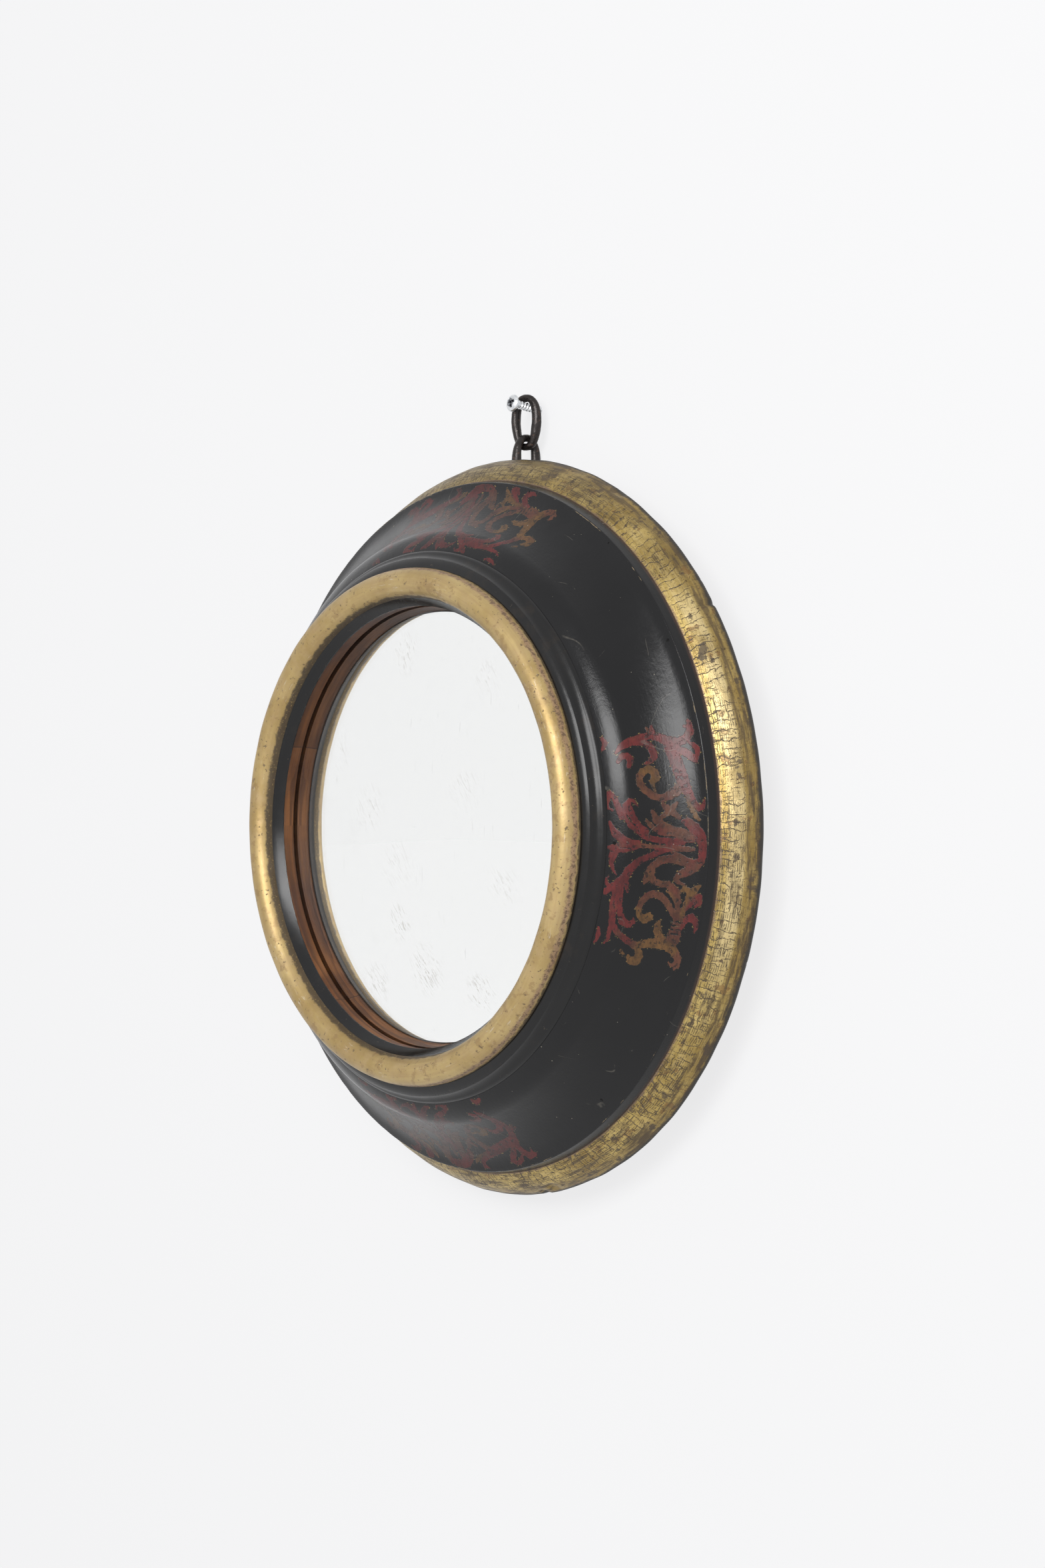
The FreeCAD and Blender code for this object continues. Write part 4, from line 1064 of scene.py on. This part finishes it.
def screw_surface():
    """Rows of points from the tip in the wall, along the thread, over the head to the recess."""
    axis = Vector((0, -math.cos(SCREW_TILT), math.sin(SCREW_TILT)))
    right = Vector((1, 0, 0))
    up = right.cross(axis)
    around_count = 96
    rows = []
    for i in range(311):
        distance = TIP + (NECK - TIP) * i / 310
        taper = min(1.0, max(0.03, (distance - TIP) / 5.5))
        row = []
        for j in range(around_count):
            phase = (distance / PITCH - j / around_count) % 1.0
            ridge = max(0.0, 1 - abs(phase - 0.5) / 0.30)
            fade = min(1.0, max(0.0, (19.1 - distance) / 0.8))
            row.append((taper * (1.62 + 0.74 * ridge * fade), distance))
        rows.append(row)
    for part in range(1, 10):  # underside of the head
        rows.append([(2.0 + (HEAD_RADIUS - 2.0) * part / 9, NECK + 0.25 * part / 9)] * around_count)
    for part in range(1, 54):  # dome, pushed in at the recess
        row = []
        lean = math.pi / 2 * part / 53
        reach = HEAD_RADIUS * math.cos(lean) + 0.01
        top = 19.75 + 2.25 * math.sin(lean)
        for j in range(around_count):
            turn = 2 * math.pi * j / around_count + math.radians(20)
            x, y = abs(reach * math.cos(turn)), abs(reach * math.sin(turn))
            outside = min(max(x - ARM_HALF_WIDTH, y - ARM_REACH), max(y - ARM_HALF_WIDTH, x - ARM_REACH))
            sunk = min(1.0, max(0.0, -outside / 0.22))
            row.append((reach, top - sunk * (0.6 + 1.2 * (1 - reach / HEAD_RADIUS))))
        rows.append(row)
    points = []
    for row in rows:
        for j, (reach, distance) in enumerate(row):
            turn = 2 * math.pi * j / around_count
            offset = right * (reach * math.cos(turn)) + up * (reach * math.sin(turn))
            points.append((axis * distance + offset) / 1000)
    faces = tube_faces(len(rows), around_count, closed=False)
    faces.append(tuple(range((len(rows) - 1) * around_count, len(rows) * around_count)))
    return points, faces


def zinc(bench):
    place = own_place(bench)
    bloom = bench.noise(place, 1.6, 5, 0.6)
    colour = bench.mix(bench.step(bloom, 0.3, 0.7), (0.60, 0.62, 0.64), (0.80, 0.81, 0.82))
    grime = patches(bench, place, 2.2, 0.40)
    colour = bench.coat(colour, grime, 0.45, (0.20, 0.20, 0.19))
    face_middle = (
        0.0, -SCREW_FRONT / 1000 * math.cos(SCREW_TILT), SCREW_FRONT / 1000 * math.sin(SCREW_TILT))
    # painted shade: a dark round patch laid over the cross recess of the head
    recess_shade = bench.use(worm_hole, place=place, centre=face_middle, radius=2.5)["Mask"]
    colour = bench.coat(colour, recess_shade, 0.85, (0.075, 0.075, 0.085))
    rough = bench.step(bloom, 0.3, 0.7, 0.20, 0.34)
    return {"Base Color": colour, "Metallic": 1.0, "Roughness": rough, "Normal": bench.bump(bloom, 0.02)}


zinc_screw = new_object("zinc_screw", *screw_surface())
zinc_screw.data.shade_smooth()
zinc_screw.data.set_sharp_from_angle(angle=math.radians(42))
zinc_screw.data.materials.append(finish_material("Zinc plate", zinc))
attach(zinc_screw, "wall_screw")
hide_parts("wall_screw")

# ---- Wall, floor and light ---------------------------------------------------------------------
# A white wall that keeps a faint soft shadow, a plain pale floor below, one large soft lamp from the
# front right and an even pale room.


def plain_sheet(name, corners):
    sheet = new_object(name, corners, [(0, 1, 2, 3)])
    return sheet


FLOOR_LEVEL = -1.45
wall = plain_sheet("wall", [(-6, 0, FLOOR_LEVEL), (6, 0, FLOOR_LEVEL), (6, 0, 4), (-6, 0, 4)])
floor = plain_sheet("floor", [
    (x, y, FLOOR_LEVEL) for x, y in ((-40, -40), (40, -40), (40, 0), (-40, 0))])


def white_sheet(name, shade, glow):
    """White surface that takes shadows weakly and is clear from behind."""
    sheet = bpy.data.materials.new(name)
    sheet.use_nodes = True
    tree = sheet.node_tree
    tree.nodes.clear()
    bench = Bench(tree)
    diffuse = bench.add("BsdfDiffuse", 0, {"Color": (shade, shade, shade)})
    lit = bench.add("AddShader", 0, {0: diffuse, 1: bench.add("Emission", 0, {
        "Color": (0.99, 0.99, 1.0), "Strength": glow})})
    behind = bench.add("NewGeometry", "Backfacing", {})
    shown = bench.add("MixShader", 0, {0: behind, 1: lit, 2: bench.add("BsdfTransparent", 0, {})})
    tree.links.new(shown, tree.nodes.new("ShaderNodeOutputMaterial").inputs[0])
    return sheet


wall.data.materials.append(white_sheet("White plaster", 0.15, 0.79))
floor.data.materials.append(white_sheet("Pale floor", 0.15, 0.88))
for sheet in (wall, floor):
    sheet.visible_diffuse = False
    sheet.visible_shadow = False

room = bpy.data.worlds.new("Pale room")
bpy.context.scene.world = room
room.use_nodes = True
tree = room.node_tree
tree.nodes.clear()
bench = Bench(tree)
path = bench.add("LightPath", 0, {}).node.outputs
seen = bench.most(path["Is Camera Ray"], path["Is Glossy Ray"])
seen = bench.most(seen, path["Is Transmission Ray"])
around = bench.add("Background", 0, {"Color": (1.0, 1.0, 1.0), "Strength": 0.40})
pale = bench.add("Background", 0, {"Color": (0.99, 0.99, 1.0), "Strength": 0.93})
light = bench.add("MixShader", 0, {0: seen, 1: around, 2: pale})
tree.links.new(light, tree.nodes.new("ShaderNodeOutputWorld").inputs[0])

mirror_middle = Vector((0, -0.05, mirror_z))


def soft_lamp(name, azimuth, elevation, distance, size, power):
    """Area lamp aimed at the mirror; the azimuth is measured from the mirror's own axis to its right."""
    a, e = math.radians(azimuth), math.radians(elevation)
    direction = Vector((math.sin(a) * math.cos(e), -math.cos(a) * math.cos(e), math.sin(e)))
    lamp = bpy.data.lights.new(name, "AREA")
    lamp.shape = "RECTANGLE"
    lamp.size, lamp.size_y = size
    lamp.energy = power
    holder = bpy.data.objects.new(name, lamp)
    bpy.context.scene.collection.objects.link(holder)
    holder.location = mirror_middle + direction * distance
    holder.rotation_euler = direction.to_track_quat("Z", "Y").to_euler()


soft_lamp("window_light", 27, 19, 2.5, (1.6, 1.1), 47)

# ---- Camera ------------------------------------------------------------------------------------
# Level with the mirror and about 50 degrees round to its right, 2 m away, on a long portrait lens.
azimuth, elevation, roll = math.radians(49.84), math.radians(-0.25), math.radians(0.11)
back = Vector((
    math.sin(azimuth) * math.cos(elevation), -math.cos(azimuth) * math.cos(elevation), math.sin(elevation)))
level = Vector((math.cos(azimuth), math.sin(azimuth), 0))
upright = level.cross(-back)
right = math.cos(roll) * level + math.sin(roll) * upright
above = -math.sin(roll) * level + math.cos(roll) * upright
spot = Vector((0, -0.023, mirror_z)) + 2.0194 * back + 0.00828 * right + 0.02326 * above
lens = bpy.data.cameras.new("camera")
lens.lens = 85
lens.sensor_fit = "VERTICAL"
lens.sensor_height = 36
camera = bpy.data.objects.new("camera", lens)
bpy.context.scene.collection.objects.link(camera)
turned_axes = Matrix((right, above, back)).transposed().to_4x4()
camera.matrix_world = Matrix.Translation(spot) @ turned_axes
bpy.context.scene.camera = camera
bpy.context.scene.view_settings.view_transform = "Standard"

*What is required:*
Using the listing above, reproduce each line without omission.

*Finished task:*
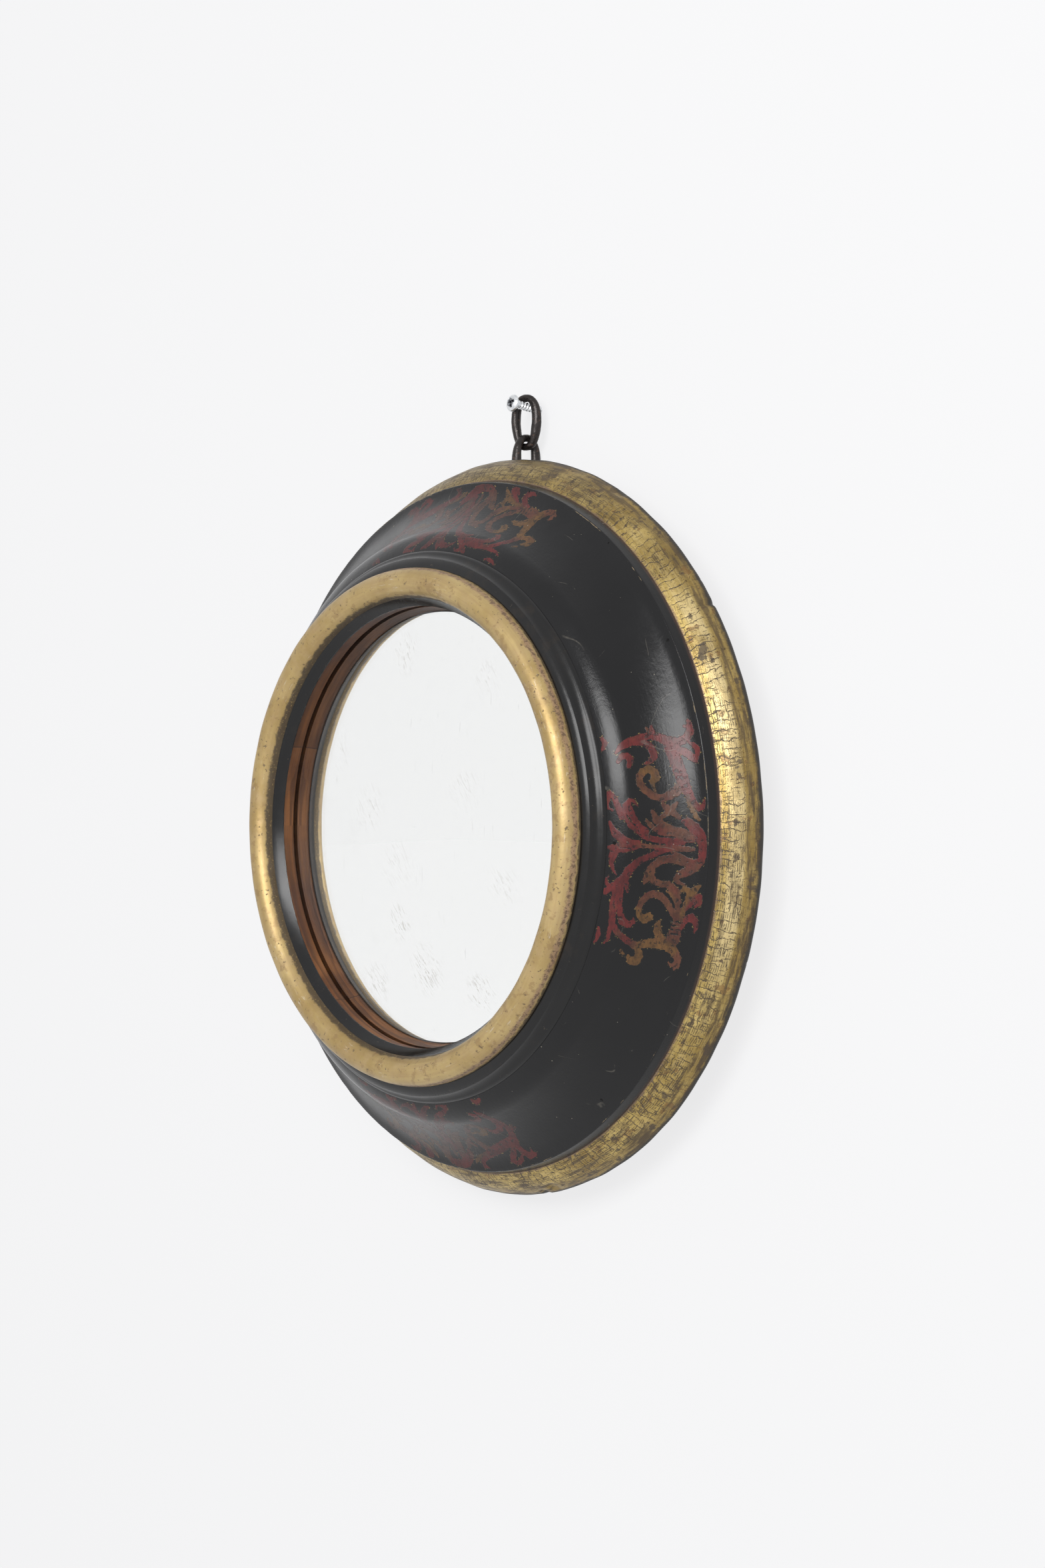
The FreeCAD and Blender code for this object continues. Write part 4, from line 1064 of scene.py on. This part finishes it.
def screw_surface():
    """Rows of points from the tip in the wall, along the thread, over the head to the recess."""
    axis = Vector((0, -math.cos(SCREW_TILT), math.sin(SCREW_TILT)))
    right = Vector((1, 0, 0))
    up = right.cross(axis)
    around_count = 96
    rows = []
    for i in range(311):
        distance = TIP + (NECK - TIP) * i / 310
        taper = min(1.0, max(0.03, (distance - TIP) / 5.5))
        row = []
        for j in range(around_count):
            phase = (distance / PITCH - j / around_count) % 1.0
            ridge = max(0.0, 1 - abs(phase - 0.5) / 0.30)
            fade = min(1.0, max(0.0, (19.1 - distance) / 0.8))
            row.append((taper * (1.62 + 0.74 * ridge * fade), distance))
        rows.append(row)
    for part in range(1, 10):  # underside of the head
        rows.append([(2.0 + (HEAD_RADIUS - 2.0) * part / 9, NECK + 0.25 * part / 9)] * around_count)
    for part in range(1, 54):  # dome, pushed in at the recess
        row = []
        lean = math.pi / 2 * part / 53
        reach = HEAD_RADIUS * math.cos(lean) + 0.01
        top = 19.75 + 2.25 * math.sin(lean)
        for j in range(around_count):
            turn = 2 * math.pi * j / around_count + math.radians(20)
            x, y = abs(reach * math.cos(turn)), abs(reach * math.sin(turn))
            outside = min(max(x - ARM_HALF_WIDTH, y - ARM_REACH), max(y - ARM_HALF_WIDTH, x - ARM_REACH))
            sunk = min(1.0, max(0.0, -outside / 0.22))
            row.append((reach, top - sunk * (0.6 + 1.2 * (1 - reach / HEAD_RADIUS))))
        rows.append(row)
    points = []
    for row in rows:
        for j, (reach, distance) in enumerate(row):
            turn = 2 * math.pi * j / around_count
            offset = right * (reach * math.cos(turn)) + up * (reach * math.sin(turn))
            points.append((axis * distance + offset) / 1000)
    faces = tube_faces(len(rows), around_count, closed=False)
    faces.append(tuple(range((len(rows) - 1) * around_count, len(rows) * around_count)))
    return points, faces


def zinc(bench):
    place = own_place(bench)
    bloom = bench.noise(place, 1.6, 5, 0.6)
    colour = bench.mix(bench.step(bloom, 0.3, 0.7), (0.60, 0.62, 0.64), (0.80, 0.81, 0.82))
    grime = patches(bench, place, 2.2, 0.40)
    colour = bench.coat(colour, grime, 0.45, (0.20, 0.20, 0.19))
    face_middle = (
        0.0, -SCREW_FRONT / 1000 * math.cos(SCREW_TILT), SCREW_FRONT / 1000 * math.sin(SCREW_TILT))
    # painted shade: a dark round patch laid over the cross recess of the head
    recess_shade = bench.use(worm_hole, place=place, centre=face_middle, radius=2.5)["Mask"]
    colour = bench.coat(colour, recess_shade, 0.85, (0.075, 0.075, 0.085))
    rough = bench.step(bloom, 0.3, 0.7, 0.20, 0.34)
    return {"Base Color": colour, "Metallic": 1.0, "Roughness": rough, "Normal": bench.bump(bloom, 0.02)}


zinc_screw = new_object("zinc_screw", *screw_surface())
zinc_screw.data.shade_smooth()
zinc_screw.data.set_sharp_from_angle(angle=math.radians(42))
zinc_screw.data.materials.append(finish_material("Zinc plate", zinc))
attach(zinc_screw, "wall_screw")
hide_parts("wall_screw")

# ---- Wall, floor and light ---------------------------------------------------------------------
# A white wall that keeps a faint soft shadow, a plain pale floor below, one large soft lamp from the
# front right and an even pale room.


def plain_sheet(name, corners):
    sheet = new_object(name, corners, [(0, 1, 2, 3)])
    return sheet


FLOOR_LEVEL = -1.45
wall = plain_sheet("wall", [(-6, 0, FLOOR_LEVEL), (6, 0, FLOOR_LEVEL), (6, 0, 4), (-6, 0, 4)])
floor = plain_sheet("floor", [
    (x, y, FLOOR_LEVEL) for x, y in ((-40, -40), (40, -40), (40, 0), (-40, 0))])


def white_sheet(name, shade, glow):
    """White surface that takes shadows weakly and is clear from behind."""
    sheet = bpy.data.materials.new(name)
    sheet.use_nodes = True
    tree = sheet.node_tree
    tree.nodes.clear()
    bench = Bench(tree)
    diffuse = bench.add("BsdfDiffuse", 0, {"Color": (shade, shade, shade)})
    lit = bench.add("AddShader", 0, {0: diffuse, 1: bench.add("Emission", 0, {
        "Color": (0.99, 0.99, 1.0), "Strength": glow})})
    behind = bench.add("NewGeometry", "Backfacing", {})
    shown = bench.add("MixShader", 0, {0: behind, 1: lit, 2: bench.add("BsdfTransparent", 0, {})})
    tree.links.new(shown, tree.nodes.new("ShaderNodeOutputMaterial").inputs[0])
    return sheet


wall.data.materials.append(white_sheet("White plaster", 0.15, 0.79))
floor.data.materials.append(white_sheet("Pale floor", 0.15, 0.88))
for sheet in (wall, floor):
    sheet.visible_diffuse = False
    sheet.visible_shadow = False

room = bpy.data.worlds.new("Pale room")
bpy.context.scene.world = room
room.use_nodes = True
tree = room.node_tree
tree.nodes.clear()
bench = Bench(tree)
path = bench.add("LightPath", 0, {}).node.outputs
seen = bench.most(path["Is Camera Ray"], path["Is Glossy Ray"])
seen = bench.most(seen, path["Is Transmission Ray"])
around = bench.add("Background", 0, {"Color": (1.0, 1.0, 1.0), "Strength": 0.40})
pale = bench.add("Background", 0, {"Color": (0.99, 0.99, 1.0), "Strength": 0.93})
light = bench.add("MixShader", 0, {0: seen, 1: around, 2: pale})
tree.links.new(light, tree.nodes.new("ShaderNodeOutputWorld").inputs[0])

mirror_middle = Vector((0, -0.05, mirror_z))


def soft_lamp(name, azimuth, elevation, distance, size, power):
    """Area lamp aimed at the mirror; the azimuth is measured from the mirror's own axis to its right."""
    a, e = math.radians(azimuth), math.radians(elevation)
    direction = Vector((math.sin(a) * math.cos(e), -math.cos(a) * math.cos(e), math.sin(e)))
    lamp = bpy.data.lights.new(name, "AREA")
    lamp.shape = "RECTANGLE"
    lamp.size, lamp.size_y = size
    lamp.energy = power
    holder = bpy.data.objects.new(name, lamp)
    bpy.context.scene.collection.objects.link(holder)
    holder.location = mirror_middle + direction * distance
    holder.rotation_euler = direction.to_track_quat("Z", "Y").to_euler()


soft_lamp("window_light", 27, 19, 2.5, (1.6, 1.1), 47)

# ---- Camera ------------------------------------------------------------------------------------
# Level with the mirror and about 50 degrees round to its right, 2 m away, on a long portrait lens.
azimuth, elevation, roll = math.radians(49.84), math.radians(-0.25), math.radians(0.11)
back = Vector((
    math.sin(azimuth) * math.cos(elevation), -math.cos(azimuth) * math.cos(elevation), math.sin(elevation)))
level = Vector((math.cos(azimuth), math.sin(azimuth), 0))
upright = level.cross(-back)
right = math.cos(roll) * level + math.sin(roll) * upright
above = -math.sin(roll) * level + math.cos(roll) * upright
spot = Vector((0, -0.023, mirror_z)) + 2.0194 * back + 0.00828 * right + 0.02326 * above
lens = bpy.data.cameras.new("camera")
lens.lens = 85
lens.sensor_fit = "VERTICAL"
lens.sensor_height = 36
camera = bpy.data.objects.new("camera", lens)
bpy.context.scene.collection.objects.link(camera)
turned_axes = Matrix((right, above, back)).transposed().to_4x4()
camera.matrix_world = Matrix.Translation(spot) @ turned_axes
bpy.context.scene.camera = camera
bpy.context.scene.view_settings.view_transform = "Standard"